而楊氏體內那帶着邪氣的靈力讓我可以肯定,這邪氣在早上窺視我的那個人的力量一樣,那麼楊氏身上就是他做了手腳,那他這樣做是爲了什麼?
楊氏只是體內感官被靈力屏蔽了只要將那些靈力一出來,那楊氏就會變回正常了,所以我直接靈力輸入楊氏體內要移除那些邪氣靈力,但我突然發現了這沒那麼簡單,因爲邪氣靈力在楊氏體內形成了一個陣法,一旦我強行移除邪氣靈力的話就會引動陣法,那楊氏就危險了。
“靠,這人真是人渣,居然在人體內佈下了陣法。大叔,你有沒有得罪人
了,這不是中邪,是另一個控靈師在你老婆體內做了手腳。

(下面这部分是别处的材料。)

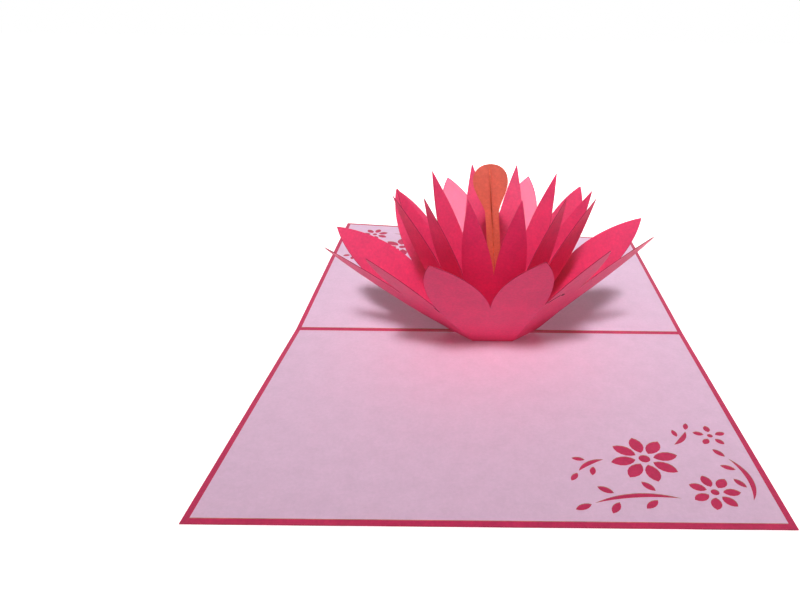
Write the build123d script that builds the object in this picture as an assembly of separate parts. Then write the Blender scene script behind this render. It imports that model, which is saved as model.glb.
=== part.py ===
# Open greeting card with a raised paper flower, in millimetres and degrees.
#
# X runs along the fold. The near half lies flat towards -Y, and the far half springs up a little.
# The origin is the middle of the fold, on the surface that the card lies on, and Z is up.
# The flower is mirrored about a plane through the fold that leans towards the near half by half
# of the far half's lift, so each side of the flower stands on its own page in the same way.

import os
from dataclasses import dataclass
from math import acos, atan2, cos, degrees, hypot, pi, radians, sin

from build123d import *

# The card
FOLD_LENGTH = 180.0
HALF_DEPTH = 124.5
COVER_THICKNESS = 0.35
LINER_THICKNESS = 0.25
LINER_MARGIN = 2.2
LINER_FOLD_GAP = 1.5
FAR_HALF_LIFT = 3.6

# The paper of the flower and the glue flaps
PETAL_THICKNESS = 0.3
BASE_TAB_FOLD_GAP = 1.6
SEAM_TAB_WIDTH = 4.0
SEAM_TAB_TAPER = 5.0
FLOWER_SIDE_OFFSET = 1.2

# The pistil: two spoon shapes slotted across each other
PISTIL_THICKNESS = 0.4
PISTIL_HEIGHT = 79.1
PISTIL_HEAD_HALF_WIDTH = 7.3
PISTIL_HEAD_WIDEST_BELOW_TOP = 7.1
PISTIL_NECK_BELOW_TOP = 20.6
PISTIL_NECK_HALF_WIDTH = 2.95
PISTIL_FOOT_HALF_WIDTH = 2.45
PISTIL_CROSS_PIECE_DROP = 1.4
PISTIL_FLAP_DEPTH = 5.0
PISTIL_SLOT_CLEARANCE = 0.1
PISTIL_FOOT_OFFSET = 2.5
PISTIL_LEAN = 3.5

# Outer ring of petals
OUTER_BASE_FROM_FOLD = 10.2
OUTER_BASE_HALF_WIDTH = 8.9
OUTER_PATTERN_RADIUS = 17.5
OUTER_NOTCH_RADIUS = 58.6
OUTER_MIDDLE_NOTCH_RADIUS = 53.5
OUTER_TIP_RADIUS = 93.5
OUTER_SEAM_FOOT = 0.8
OUTER_PETAL_PITCH = 21.4
OUTER_LEAN = 50.8
OUTER_TIP_TURNS = (1.9, -1.5, 1.5)

# Inner ring of petals
INNER_BASE_FROM_FOLD = 8.4
INNER_BASE_HALF_WIDTH = 5.2
INNER_PATTERN_RADIUS = 24.2
INNER_NOTCH_RADIUS = 61.4
INNER_MIDDLE_NOTCH_RADIUS = 60.8
INNER_TIP_RADIUS = 98.4
INNER_SEAM_FOOT = 4.0
INNER_PETAL_PITCH = 11.94
INNER_LEAN = 74.9
INNER_TIP_TURNS = (0.0, 0.0, 0.0)

# The pierced ornaments: places and sizes are shares of their spans
CORNER_SPAN = 60.0
COVER_SPAN = 76.0
LEAF_BRIDGE = 1.1
STEM_WIDTH = 1.9
LEAF_STROKES = 6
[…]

”
“啊,可我們都沒得罪過什麼人啊,我都已經退休有五六年了,每天除了和老婆在家待在就是去公園健健身,決沒有得罪人啊!”
李尚雄一看就是一個老實本分的人,得罪人的話好像不太可能,那這人這麼在楊氏身體內佈陣,難道是衝我來的,但也不應該在我不認識的人身上佈陣啊!
不過,那個年輕人指名道姓讓李尚雄來我上班的公司上班,那麼極有可能就是針對我的。
“大叔,我們要換一個寬敞的地方,在這裡的話會毀掉你們的房子。”
我說着就扶起楊氏和李尚雄出了別墅,上了車,我開着車就直奔郊區,這個控靈師好像是在考驗我的控靈師能力一般,不然不會做出這樣的舉動。
“大叔,你先到車裡等我,等一下動靜可能會大一點,我怕傷到你。”
我這樣說着,李尚雄就回到了車上,但眼睛還是留在了楊氏身上。
“看看你這個陣法的威力有多大,控靈師能做出這樣是的事來,那絕對不是一個好人,不是黑靈師就是控靈師入魔了。”
我說着靈力再次進入楊氏體內,將她體內那個被壓縮的陣法包裹起來,慢慢脫離出楊氏體內,這對我現在的實力來說很輕鬆。
看着出現在我手裡的邪氣靈力壓縮的陣法,我朝着遠處寬闊地帶丟了出去,等那邪氣靈力着地時,轟隆的一聲,一個直徑二十米的深坑出現了,威力真是有些驚人,還好我跑到了比較遠的郊區,不然在城市裡的話那後果可想而知。
“啪,啪,啪!好,吳小貓你不愧是十階控靈師,輕而易舉就移除了我佈下的陣法,我邀請你參加我的控靈師大會,這是請柬,半個月後按照請柬的地址來赴會,不來的話,後果自負。”
一個和我差不多年紀的年輕人,拍着巴掌朝我走了過來,說着就朝我飛來一張金色的請柬,我可以肯定這個年輕人就早上窺視我的人。